Reward Cards

Reporter: Helen Wellings

They're all desperate for our custom, luring us with freebies, shopping points, vouchers, bonuses and discounts. But which rewards cards give poor value and which give the best return, with the least fuss?

Flybuys Congrats your reward is here.

Del Ford wanted to redeem her FlyBuy points on this double cordless phone, but there was a mistake in the order and she somehow ended up with a single cordless model.

The FlyBuy call centre said there was no refund no exchange, he just kept repeating, no refund no exchange. You were told the terms of reference. I wasn't to my knowledge because I ordered it over the phone.

Fair Trading sorted it out but it took 8 weeks to get the double cordless 2 - 3 years of shopping to accrue the points needed for a $54 phone.

These cards have been shown to change the psychology of the shopper, people will go out of their way to find a store that has a rewards program that suits their card.

Tom Godfrey of Choice says earning rewards can be a false economy.

We compared the 4 major bank's lowest annual fee rewards cards to see how much you have to spend to get a $100 Myer or David Jones gift voucher. Westpac Altitude Visa/Mastercard has the most expensive annual fee of $100 but the cheapest spend requirement $16,950. Commonwealth Bank Awards - the annual fee's $89, the spend, $17,400. ANZ Balance Visa, $79 annual fee and you have to spend $19,980. NAB Velocity Rewards Visa has the lowest annual fee, $65, but it's the most expensive spend - $27,000. So on average you have to spend around $20,330 just to redeem a $100 shopping voucher.

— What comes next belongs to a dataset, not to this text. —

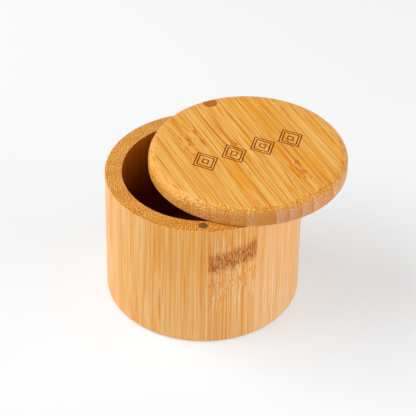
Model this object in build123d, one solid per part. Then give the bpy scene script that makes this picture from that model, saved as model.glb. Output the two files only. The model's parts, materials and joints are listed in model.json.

It catches us in 2 ways, one is your fees, which can be up to $700 a year, outweigh the benefits that you get from it.

Taking into account the annual fee, four out of ten standard cards deliver just $20 in rewards a year. And in one out of ten cards - the annual fee puts you out of pocket. Alex Parsons of Rate City which compares financial products. "I think the second thing is, if you're not paying your credit card back in full every month, you're up for an enormous amount of interest up to 22.99% is the worst interest rate on credit cards."

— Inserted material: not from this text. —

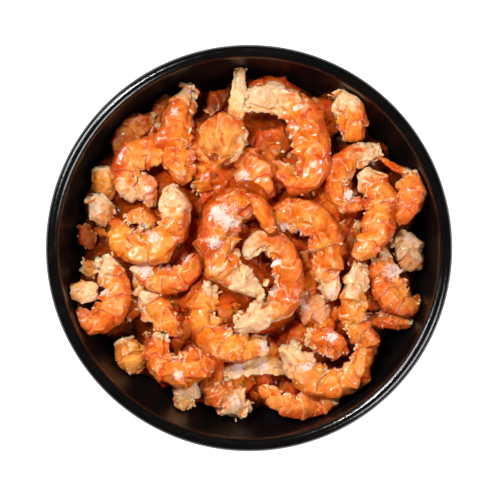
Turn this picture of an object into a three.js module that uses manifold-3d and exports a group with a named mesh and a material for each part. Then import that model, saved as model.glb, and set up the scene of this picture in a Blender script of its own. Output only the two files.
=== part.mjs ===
// A small round bowl of black glazed ceramic, heaped with dried shrimp tails.
// Millimetres, +Z up. The origin is on the axis of the bowl, in the plane that its foot stands on.

import * as THREE from 'three';
import { mergeVertices } from 'three/addons/utils/BufferGeometryUtils.js';
import Module from 'manifold-3d';

const wasm = await Module();
wasm.setup();

// Bowl: its wall lies between two half ellipses turned about the axis, under a rounded lip
const RIM_RADIUS = 55;
const BOWL_HEIGHT = 45;
const LIP_THICKNESS = 3.7;
const LIP_CENTRE_HEIGHT = BOWL_HEIGHT - LIP_THICKNESS / 2;
const FLOOR_THICKNESS = 5;
const FLOOR_RECESS = 2.5;
const FOOT_RADIUS = 25;
const FOOT_WIDTH = 3.5;
const FOOT_FLARE = 0.8;
const OUTSIDE_DEPTH = 41.5;
const INSIDE_RADIUS = RIM_RADIUS - LIP_THICKNESS;
const INSIDE_DEPTH = LIP_CENTRE_HEIGHT - FLOOR_RECESS - FLOOR_THICKNESS;
const BOWL_SIDES = 48;
const WALL_STEPS = 8;
const LIP_STEPS = 6;

// Heap: its lowest level is a dome that falls towards the wall, and the others lie a step apart above it
const CLEARANCE = 0.45;
const DOME_TOP = 30;
const DOME_FALL = 7;
const DOME_EDGE = 45;
const LEVEL_STEP = 4;
const SPACE_ABOVE = 20;
const ROOM_SIDES = 36;

// Core: it fills the bowl a little above the dome in the middle and up to it near the wall, and
// rises under each piece until it meets it
const CORE_RISE = 5.5;
const RISE_START = 33;
const RISE_END = 45;
const CORE_CELLS = 26;
const CORE_REACH = 0.9;
const SHORTEST_REACH = 2.6;
const CORE_SUNK = 0.35;
const LINE_SAMPLES = 16;

// A shrimp lies on its side, so it is less high than it is wide
const BODY_FLATNESS = 0.82;
const FLAP_FLATNESS = 0.42;
const TAIL_NARROWING = 0.42;
const TAIL_START = 0.5;
const END_ROUNDNESS = 0.35;
const SHRIMP_SIDES = 8;
const SLIM_SIDES = 6;
const SLIM_WIDTH = 12;
const RING_SPACING = 4.6;
const FEWEST_RINGS = 5;
const MOST_RINGS = 11;

// Vertices closer than this are one, and a sphere's ring smaller than this is its pole
const MERGE_DISTANCE = 1e-4;
const SMALLEST_RING = 1e-6;

// The plan grid: whole steps to the right and to the front, with the rim 201.75 steps from the centre
const PLAN_CENTRE = [249.5, 247.5];
const PLAN_RIM = 201.75;
const PLAN_STEP = RIM_RADIUS / PLAN_RIM;

// Each piece: its widest width, and its middle line from the head end to the tail end, on the plan
// grid, with the level of each point above the dome
const CURLED_TAILS = {
  inner_round: [34, [250, 150, 1.2], [272, 140, 1.2], [296, 147, 1.2]],
  left_of_spike: [23, [212, 113, 1.2], [221, 101, 1.2], [233, 92, 1.2]],
  behind_top: [22, [250, 91, 2], [275, 85, 2], [299, 93, 2]],
  behind_right: [26, [312, 104, 1.8], [325, 114, 1.8], [336, 133, 1.8]],
  mid_right: [24, [319, 184, 1.8], [329, 200, 1.8], [336, 220, 1.8]],
  under_right: [20, [339, 224, 1.6], [346, 240, 1.6], [347, 258, 1.6]],
  dark_band: [23, [209, 278, 1.9], [196, 296, 1.9], [185, 312, 1.9]],
  under_ring: [26, [224, 320, 2], [230, 300, 2], [246, 294, 2]],
  under_front: [26, [298, 331, 1.6], [316, 327, 1.6], [334, 314, 1.6]],
  under_arc: [20, [305, 252, 1.8], [310, 276, 1.8], [310, 300, 1.8]],
  far_left_dark: [16, [83, 226, 2], [86, 237, 2], [92, 248, 1.8]],
  far_right_dark: [16, [401, 272, 1.4], [404, 285, 1.4], [402, 299, 1.4]],
  front_gap: [28, [262, 342, 1.4], [275, 355, 1.4], [283, 372, 1.4]],
  front_low: [22, [281, 396, 1.2], [292, 387, 1.2], [300, 376, 1.2]],
  under_centre: [24, [224, 238, 2.2], [245, 237, 2.2], [266, 228, 2.2]],
  left_gap: [22, [127, 313, 1.7], [136, 305, 1.7], [143, 291, 1.7]],
  arch_behind: [33, [156, 120, 2.1], [134, 129, 2.1], [121, 158, 2.1]],
  sliver_left: [15, [167, 95, 2], [158, 113, 2], [154, 133, 1.6]],
  under_lobe: [22, [194, 132, 1.8], [200, 152, 1.8], [228, 158, 1.6]],
  centre_top: [34, [236, 157, 1.8], [258, 174, 2.2], [265, 204, 1.9]],
  centre_top_left: [28, [197, 182, 1.8], [213, 186, 1.8], [229, 199, 1.7]],
  bottom_left_grey: [35, [243, 411, 1.7], [225, 395, 1.7], [208, 376, 1.7]],
  tan_front_left: [29, [124, 338, 1.9], [130, 354, 1.9], [142, 370, 1.7]],
  diagonal: [28, [139, 293, 2], [162, 313, 2.2], [184, 333, 2]],
  bottom_arc: [24, [336, 397, 2.8], [314, 407, 2.9], [290, 406, 2.7], [260, 387, 2.1]],
  pink_front: [26, [309, 334, 2], [327, 340, 2.2], [348, 353, 2]],
  arch_left: [31, [168, 152, 2.6], [146, 151, 2.7], [128, 164, 2.7], [127, 187, 2.6], [136, 200, 2.3]],
  pink_patch: [24, [141, 178, 2.2], [148, 190, 2.3], [153, 205, 2.2]],
  pale_cup: [26, [138, 264, 2.4], [161, 280, 2.4], [185, 275, 2.6], [199, 255, 2.4]],
  right_ragged: [32, [380, 255, 2.3], [385, 280, 2.5], [398, 301, 2.7], [425, 308, 3]],
  right_point: [16, [366, 318, 1.7], [390, 321, 2.3], [416, 321, 2.9]],
  far_right: [29, [414, 172, 3.7], [412, 194, 3.6], [397, 222, 2.8]],
  far_right_tip: [8, [411, 173, 3.8], [398, 169, 3.4], [380, 157, 3]],
  upper_left: [32, [190, 88, 2.6], [181, 112, 2.8], [175, 140, 2.8], [181, 168, 2.5], [189, 180, 2.2]],
  left_curl: [29, [104, 258, 3.1], [116, 281, 3.1], [116, 305, 3.2], [104, 321, 3.4],
    [88, 322, 3.6], [78, 309, 3.8]],
  left_front: [29, [163, 337, 2.6], [157, 358, 2.8], [173, 370, 3], [195, 366, 3], [216, 351, 2.4]],
  lower_middle: [29, [212, 286, 3], [203, 306, 3], [206, 328, 3], [222, 343, 3],
    [245, 347, 2.8], [267, 345, 2.4]],
  lower_right: [29, [290, 345, 3], [301, 367, 3], [320, 382, 3], [343, 383, 3],
    [360, 369, 3], [365, 347, 2.6]],
  column: [26, [358, 265, 3], [354, 294, 3], [351, 323, 2.8]],
  column_foot: [25, [349, 322, 2.6], [363, 331, 2.6], [373, 353, 2.2]],
  top_upright: [31, [341, 91, 3.6], [352, 114, 3.2], [354, 140, 2.5]],
  hook: [24, [380, 150, 3], [355, 156, 3.1], [338, 172, 3], [336, 191, 3],
    [348, 203, 2.8], [366, 206, 2.6]],
  long_right: [31, [363, 170, 2.7], [378, 191, 3], [382, 216, 3.2], [373, 240, 3.2], [354, 258, 3]],
  top_curl: [33, [246, 101, 2.8], [276, 97, 3], [303, 116, 3.2], [315, 152, 3.1],
    [303, 183, 2.7], [270, 163, 1.8]],
  right_arc: [33, [270, 221, 2.8], [296, 212, 3], [318, 221, 3.2], [328, 246, 3.2],
    [327, 274, 3], [332, 299, 2.7]],
  ring: [29, [237, 324, 3.2], [264, 314, 3.2], [284, 297, 3.2], [290, 271, 3.2],
    [281, 249, 3], [262, 240, 3], [244, 256, 3.2]],
  centre: [37, [262, 291, 3.6], [243, 282, 3.9], [224, 264, 4.1], [217, 239, 4.2],
    [227, 212, 4.2], [250, 199, 4.2]],
  centre_tail: [18, [247, 197, 4.2], [262, 208, 4.2], [273, 232, 4.2]],
};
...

So, the winners from credit card rewards programs, the big spenders, people who outlay in excess of $60,000 a year, $5,000 a month, on their credit card. The more you spend the more rewards. 

No family, no individual should bend over backwards, put themselves out trying to redeem points or swipe their card, these programs are there for large

Retailers, large supermarkets to collect a huge amount of data on individuals,

and they use that data to then market products back at you.

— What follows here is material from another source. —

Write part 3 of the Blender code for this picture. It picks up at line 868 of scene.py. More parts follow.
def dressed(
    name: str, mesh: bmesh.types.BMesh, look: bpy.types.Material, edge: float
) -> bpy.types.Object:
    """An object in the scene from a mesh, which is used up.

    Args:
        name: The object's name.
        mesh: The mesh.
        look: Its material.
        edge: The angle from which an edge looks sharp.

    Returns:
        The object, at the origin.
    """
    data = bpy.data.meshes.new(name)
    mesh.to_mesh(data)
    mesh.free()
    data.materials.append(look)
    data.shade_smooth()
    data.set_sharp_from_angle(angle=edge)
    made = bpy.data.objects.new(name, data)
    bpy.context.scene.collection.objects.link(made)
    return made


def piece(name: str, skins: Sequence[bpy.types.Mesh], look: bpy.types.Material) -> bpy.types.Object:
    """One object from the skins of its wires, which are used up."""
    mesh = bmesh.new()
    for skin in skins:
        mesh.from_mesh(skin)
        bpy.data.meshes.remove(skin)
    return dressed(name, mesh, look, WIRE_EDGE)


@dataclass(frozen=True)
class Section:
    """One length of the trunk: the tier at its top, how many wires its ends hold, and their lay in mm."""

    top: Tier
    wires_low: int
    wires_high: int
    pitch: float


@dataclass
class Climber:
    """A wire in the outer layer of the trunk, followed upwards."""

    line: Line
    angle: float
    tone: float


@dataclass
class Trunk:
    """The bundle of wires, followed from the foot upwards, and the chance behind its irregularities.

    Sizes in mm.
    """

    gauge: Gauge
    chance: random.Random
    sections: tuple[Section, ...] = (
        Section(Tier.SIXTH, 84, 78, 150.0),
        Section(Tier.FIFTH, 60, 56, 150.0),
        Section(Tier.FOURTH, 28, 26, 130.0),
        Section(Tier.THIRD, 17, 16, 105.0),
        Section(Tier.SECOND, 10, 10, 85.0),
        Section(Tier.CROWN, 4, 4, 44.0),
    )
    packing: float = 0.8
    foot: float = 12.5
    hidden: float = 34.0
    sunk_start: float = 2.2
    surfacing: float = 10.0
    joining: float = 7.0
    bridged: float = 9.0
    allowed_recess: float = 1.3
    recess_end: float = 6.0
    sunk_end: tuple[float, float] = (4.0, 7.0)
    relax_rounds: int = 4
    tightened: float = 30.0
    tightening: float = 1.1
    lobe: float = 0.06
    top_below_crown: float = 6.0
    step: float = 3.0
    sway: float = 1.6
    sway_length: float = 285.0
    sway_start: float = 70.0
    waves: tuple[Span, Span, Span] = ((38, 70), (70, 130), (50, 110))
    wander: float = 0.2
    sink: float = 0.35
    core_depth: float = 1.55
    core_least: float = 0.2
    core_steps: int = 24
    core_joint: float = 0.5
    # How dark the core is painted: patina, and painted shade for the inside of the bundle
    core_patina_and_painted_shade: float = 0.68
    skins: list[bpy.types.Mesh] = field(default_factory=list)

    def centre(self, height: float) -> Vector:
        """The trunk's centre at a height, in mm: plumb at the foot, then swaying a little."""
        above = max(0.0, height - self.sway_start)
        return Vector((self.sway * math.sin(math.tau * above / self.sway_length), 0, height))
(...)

Flybuy programs, the value of points vary enormously depending on your shopping profile and the retailer.

"Some cards will offer you half a point for every dollar spent, other cards will offer you one point for every dollar spent, other cards will offer you 2 points for every dollar spent." Said Alex

Participating stores, Coles, BI-LO, Target, Kmart, Jetstar etc.

On the average shop of $156 a week, you save just 78 cents using Flybuy points. But the value of shopping rewards and vouchers has increased around 11% over the past year.

"If you spend $15,700 on Fly Buys, you will get a $50 rewards voucher. Now to spend that amount it's going to take the average shopper about 2 years so you can make your own mind up, does that sound like great value?" Said Tom

Rod Stowe, Commissioner for Fair Trading NSW says. "I think savvy consumers where they are able to accumulate points knowing how much they are able to receive for each purchase from individual retailers and who pay off their monthly bills in total can probably do very well out of those schemes."

Rod Stowe, Commissioner for Fair Trading NSW, says complaints about difficulty in redeeming points for flights and expiry dates are common complaints.

"Be aware too of some schemes which actually change conditions after you've entered them, and also be aware of any additional costs, entry fees, some schemes require you to actually pay part of the reward payment at the end of the redeeming period." Said Rod

People who travel a lot and stay in hotels and motels, Flybuys you would probably acquire a lot, but for the average shopper doing their weekly grocery shop buying petrol, it is a very hard slog to get any number of points.